Only the lines from the line with "Keep writing the" through the line with "return f.material" should be copied, exactly as they appear, with both ends kept.

--- start Material ---

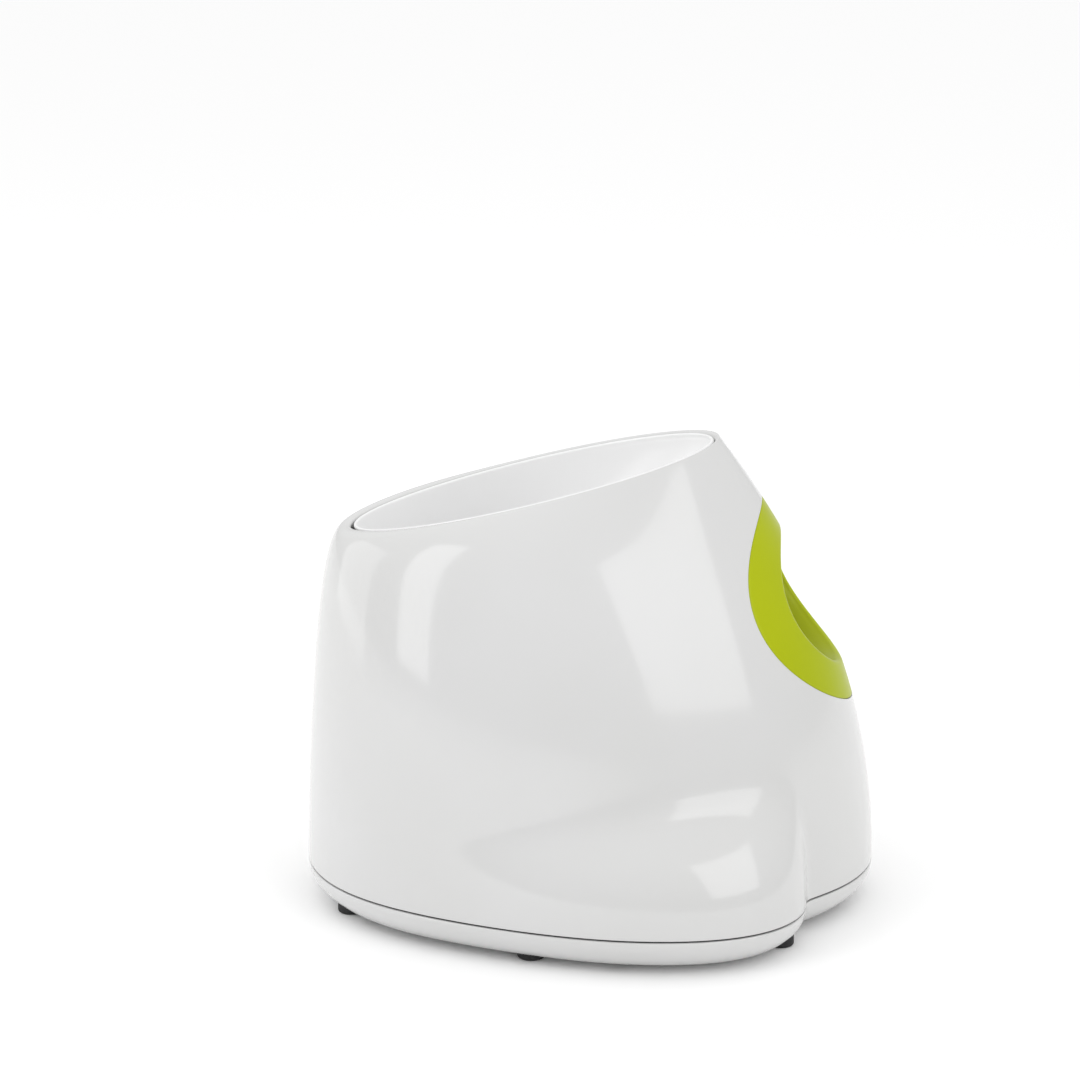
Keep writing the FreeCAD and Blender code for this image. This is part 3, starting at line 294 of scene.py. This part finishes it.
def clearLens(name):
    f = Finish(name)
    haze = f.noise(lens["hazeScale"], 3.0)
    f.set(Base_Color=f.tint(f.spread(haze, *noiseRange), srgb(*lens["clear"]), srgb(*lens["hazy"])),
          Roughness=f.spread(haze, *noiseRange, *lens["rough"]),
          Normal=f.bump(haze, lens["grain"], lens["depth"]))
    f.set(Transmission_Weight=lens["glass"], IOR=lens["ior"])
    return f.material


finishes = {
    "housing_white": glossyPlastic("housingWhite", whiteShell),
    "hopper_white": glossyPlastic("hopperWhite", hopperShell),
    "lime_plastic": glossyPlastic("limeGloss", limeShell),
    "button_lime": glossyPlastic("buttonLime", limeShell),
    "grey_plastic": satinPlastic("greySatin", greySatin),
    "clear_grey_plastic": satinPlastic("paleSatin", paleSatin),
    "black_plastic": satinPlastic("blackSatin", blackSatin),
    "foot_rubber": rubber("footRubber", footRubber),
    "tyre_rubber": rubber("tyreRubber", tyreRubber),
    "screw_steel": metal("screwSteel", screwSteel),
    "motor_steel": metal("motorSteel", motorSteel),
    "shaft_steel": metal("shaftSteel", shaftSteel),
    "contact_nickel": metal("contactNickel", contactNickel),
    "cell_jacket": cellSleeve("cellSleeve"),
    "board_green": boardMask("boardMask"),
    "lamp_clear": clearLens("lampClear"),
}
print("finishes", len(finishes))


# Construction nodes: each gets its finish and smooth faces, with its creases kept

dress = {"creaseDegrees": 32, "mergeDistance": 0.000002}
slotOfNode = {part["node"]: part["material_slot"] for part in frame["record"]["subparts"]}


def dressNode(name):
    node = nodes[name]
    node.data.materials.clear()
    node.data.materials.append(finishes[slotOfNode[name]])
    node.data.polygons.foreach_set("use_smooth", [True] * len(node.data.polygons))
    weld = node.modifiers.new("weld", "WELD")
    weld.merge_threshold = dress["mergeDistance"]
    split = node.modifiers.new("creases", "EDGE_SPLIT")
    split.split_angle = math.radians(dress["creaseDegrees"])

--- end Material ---
--- start Material ---

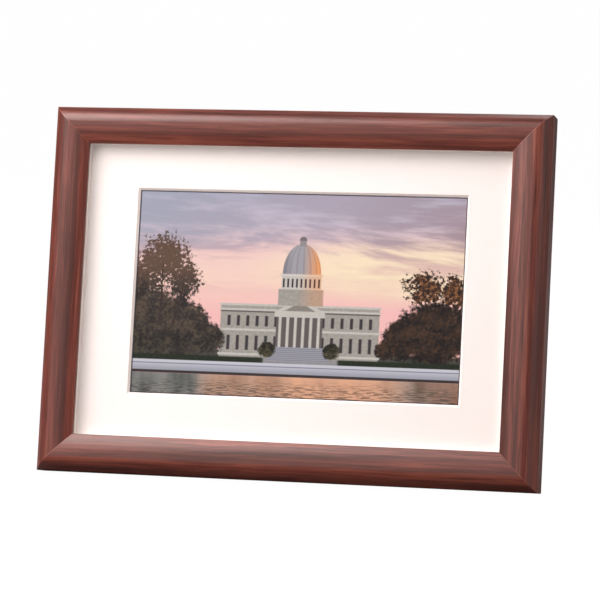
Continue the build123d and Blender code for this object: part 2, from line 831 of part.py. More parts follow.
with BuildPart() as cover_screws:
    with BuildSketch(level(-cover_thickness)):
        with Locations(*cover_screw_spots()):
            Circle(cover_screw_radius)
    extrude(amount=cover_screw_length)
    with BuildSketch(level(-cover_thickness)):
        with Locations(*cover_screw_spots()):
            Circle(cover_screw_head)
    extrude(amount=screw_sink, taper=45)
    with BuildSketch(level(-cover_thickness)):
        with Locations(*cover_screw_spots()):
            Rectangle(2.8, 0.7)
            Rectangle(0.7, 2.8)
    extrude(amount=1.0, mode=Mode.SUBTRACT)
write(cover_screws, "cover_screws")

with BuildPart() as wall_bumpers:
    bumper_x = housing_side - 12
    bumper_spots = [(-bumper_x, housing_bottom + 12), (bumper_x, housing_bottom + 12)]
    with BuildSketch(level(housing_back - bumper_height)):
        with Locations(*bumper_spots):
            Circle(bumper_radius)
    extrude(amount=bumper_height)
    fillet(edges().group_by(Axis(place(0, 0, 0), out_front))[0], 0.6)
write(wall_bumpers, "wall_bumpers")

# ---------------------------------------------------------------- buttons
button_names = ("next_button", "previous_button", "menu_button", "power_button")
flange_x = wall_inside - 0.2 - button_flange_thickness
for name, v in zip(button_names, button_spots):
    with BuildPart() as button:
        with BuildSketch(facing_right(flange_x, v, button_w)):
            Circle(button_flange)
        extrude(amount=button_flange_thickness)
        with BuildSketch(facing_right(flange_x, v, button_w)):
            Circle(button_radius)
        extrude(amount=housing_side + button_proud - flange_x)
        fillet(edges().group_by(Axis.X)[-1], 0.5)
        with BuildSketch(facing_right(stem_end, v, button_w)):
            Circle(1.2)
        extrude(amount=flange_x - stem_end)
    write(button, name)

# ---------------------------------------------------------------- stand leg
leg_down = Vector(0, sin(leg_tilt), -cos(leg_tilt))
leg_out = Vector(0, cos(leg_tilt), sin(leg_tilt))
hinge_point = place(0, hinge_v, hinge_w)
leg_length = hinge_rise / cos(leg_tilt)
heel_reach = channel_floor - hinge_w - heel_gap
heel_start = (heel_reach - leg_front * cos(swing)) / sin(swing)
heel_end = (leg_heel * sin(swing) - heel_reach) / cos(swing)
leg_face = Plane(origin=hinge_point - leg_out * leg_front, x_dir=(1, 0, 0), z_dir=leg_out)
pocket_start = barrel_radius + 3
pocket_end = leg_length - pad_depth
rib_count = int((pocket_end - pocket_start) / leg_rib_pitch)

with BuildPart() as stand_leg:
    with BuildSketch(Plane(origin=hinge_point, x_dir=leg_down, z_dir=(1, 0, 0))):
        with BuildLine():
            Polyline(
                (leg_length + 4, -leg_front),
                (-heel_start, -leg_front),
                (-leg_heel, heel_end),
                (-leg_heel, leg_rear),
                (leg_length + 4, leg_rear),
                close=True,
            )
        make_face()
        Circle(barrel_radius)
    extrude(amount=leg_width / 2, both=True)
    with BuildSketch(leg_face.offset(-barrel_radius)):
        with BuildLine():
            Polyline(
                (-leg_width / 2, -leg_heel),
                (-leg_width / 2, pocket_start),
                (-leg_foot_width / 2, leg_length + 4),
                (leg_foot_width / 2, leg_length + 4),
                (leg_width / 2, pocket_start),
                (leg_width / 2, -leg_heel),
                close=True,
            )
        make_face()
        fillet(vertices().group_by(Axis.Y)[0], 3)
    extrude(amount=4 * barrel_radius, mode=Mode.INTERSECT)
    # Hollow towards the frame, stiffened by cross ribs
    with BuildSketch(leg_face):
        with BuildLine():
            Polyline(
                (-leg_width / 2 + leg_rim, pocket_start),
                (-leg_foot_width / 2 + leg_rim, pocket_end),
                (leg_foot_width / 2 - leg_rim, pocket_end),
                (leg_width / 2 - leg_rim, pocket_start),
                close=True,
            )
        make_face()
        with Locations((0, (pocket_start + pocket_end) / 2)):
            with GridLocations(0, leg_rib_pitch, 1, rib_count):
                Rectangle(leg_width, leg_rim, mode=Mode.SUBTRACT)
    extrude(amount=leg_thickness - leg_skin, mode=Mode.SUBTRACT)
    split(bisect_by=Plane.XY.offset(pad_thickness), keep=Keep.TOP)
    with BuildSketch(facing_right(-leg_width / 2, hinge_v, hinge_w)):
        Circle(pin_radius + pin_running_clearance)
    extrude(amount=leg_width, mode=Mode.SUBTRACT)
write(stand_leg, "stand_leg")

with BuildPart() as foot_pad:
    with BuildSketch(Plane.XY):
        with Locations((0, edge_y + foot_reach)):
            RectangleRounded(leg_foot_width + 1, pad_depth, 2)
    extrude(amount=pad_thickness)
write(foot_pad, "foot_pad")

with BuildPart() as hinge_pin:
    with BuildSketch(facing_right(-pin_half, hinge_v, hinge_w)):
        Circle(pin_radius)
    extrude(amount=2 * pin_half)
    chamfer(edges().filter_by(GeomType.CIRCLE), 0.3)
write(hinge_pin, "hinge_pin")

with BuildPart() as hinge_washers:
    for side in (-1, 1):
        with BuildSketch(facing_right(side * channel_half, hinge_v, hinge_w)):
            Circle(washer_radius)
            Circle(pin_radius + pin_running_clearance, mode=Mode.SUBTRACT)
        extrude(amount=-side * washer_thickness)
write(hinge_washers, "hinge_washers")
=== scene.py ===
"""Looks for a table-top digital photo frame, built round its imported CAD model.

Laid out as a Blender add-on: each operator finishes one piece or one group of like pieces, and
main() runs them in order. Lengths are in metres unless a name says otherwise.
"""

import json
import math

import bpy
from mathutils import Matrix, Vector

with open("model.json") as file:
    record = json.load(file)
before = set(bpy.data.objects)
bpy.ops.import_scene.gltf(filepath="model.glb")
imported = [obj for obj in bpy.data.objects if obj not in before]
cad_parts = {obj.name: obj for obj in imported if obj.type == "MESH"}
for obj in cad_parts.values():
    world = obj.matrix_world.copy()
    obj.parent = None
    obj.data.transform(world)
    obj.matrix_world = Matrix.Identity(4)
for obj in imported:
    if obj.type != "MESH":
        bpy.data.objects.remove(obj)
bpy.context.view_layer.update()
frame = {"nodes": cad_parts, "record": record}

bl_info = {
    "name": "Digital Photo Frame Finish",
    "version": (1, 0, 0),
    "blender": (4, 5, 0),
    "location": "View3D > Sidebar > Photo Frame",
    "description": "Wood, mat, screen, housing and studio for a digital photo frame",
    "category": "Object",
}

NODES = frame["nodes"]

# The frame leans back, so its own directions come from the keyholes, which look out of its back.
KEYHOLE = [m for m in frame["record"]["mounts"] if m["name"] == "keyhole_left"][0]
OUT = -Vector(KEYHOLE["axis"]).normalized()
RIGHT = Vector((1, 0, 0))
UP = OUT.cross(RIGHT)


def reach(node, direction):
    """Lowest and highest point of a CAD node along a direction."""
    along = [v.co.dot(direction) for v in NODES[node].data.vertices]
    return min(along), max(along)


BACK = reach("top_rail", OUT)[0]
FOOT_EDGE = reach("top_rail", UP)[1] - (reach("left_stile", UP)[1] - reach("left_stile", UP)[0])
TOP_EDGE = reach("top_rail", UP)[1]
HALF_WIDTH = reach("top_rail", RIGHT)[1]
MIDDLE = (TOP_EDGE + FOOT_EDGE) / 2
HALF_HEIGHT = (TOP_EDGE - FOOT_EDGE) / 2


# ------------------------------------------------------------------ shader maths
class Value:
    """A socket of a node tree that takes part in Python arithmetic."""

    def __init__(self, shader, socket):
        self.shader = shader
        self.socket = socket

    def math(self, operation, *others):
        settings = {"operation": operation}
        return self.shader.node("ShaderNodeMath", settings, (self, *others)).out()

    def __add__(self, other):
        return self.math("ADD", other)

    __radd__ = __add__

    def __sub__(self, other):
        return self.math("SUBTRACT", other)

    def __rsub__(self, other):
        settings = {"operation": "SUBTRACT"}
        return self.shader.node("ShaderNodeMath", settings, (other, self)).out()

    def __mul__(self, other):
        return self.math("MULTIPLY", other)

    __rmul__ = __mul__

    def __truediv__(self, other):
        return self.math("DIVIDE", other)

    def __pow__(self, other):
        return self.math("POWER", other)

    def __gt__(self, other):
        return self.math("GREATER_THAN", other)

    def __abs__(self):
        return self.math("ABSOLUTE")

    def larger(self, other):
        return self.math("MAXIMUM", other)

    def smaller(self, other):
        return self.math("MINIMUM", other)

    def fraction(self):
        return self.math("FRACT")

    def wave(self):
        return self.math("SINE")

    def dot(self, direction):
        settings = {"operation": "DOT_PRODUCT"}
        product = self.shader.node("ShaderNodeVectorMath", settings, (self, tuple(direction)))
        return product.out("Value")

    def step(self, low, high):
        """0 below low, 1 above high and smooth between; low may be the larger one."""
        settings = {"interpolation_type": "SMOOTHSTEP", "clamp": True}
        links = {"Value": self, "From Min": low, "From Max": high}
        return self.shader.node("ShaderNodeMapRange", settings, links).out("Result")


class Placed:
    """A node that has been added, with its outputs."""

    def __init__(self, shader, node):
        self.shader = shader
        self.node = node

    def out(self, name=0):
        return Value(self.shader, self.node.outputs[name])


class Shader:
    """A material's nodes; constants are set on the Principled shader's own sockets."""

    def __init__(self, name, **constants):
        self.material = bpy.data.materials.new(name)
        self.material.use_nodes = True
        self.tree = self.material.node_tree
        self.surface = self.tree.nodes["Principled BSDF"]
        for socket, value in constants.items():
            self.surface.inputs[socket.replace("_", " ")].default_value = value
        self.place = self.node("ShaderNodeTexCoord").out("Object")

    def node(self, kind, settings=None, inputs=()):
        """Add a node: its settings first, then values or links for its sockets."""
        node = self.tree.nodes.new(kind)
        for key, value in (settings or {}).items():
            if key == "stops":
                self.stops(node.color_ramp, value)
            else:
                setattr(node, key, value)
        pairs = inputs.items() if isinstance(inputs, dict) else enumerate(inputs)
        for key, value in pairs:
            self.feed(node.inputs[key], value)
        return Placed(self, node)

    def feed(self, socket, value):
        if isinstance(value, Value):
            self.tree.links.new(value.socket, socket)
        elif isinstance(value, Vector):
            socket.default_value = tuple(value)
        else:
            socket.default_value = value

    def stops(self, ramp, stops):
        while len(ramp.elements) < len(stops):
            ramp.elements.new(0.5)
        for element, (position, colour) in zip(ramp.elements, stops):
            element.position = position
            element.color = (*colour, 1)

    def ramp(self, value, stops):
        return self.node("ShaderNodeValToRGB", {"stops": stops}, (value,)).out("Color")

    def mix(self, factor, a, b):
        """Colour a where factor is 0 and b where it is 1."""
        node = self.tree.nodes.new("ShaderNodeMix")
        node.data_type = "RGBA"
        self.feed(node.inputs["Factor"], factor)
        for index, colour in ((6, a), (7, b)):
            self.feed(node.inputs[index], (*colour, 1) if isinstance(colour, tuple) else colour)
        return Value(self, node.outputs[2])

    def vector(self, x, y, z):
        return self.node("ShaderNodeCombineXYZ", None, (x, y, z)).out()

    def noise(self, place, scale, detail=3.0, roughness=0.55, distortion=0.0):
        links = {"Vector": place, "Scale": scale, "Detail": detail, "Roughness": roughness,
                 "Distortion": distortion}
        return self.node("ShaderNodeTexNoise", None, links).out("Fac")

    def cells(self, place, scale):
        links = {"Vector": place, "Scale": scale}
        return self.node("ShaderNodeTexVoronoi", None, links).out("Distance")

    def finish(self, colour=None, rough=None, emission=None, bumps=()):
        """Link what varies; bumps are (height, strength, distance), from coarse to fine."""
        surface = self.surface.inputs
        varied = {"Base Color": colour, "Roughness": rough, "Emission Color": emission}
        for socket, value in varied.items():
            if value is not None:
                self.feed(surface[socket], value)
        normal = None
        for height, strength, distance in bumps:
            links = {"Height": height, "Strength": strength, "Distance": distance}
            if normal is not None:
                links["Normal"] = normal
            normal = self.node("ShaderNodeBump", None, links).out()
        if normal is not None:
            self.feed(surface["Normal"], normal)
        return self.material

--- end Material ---

Response ::
Keep writing the FreeCAD and Blender code for this image. This is part 3, starting at line 294 of scene.py. This part finishes it.
def clearLens(name):
    f = Finish(name)
    haze = f.noise(lens["hazeScale"], 3.0)
    f.set(Base_Color=f.tint(f.spread(haze, *noiseRange), srgb(*lens["clear"]), srgb(*lens["hazy"])),
          Roughness=f.spread(haze, *noiseRange, *lens["rough"]),
          Normal=f.bump(haze, lens["grain"], lens["depth"]))
    f.set(Transmission_Weight=lens["glass"], IOR=lens["ior"])
    return f.material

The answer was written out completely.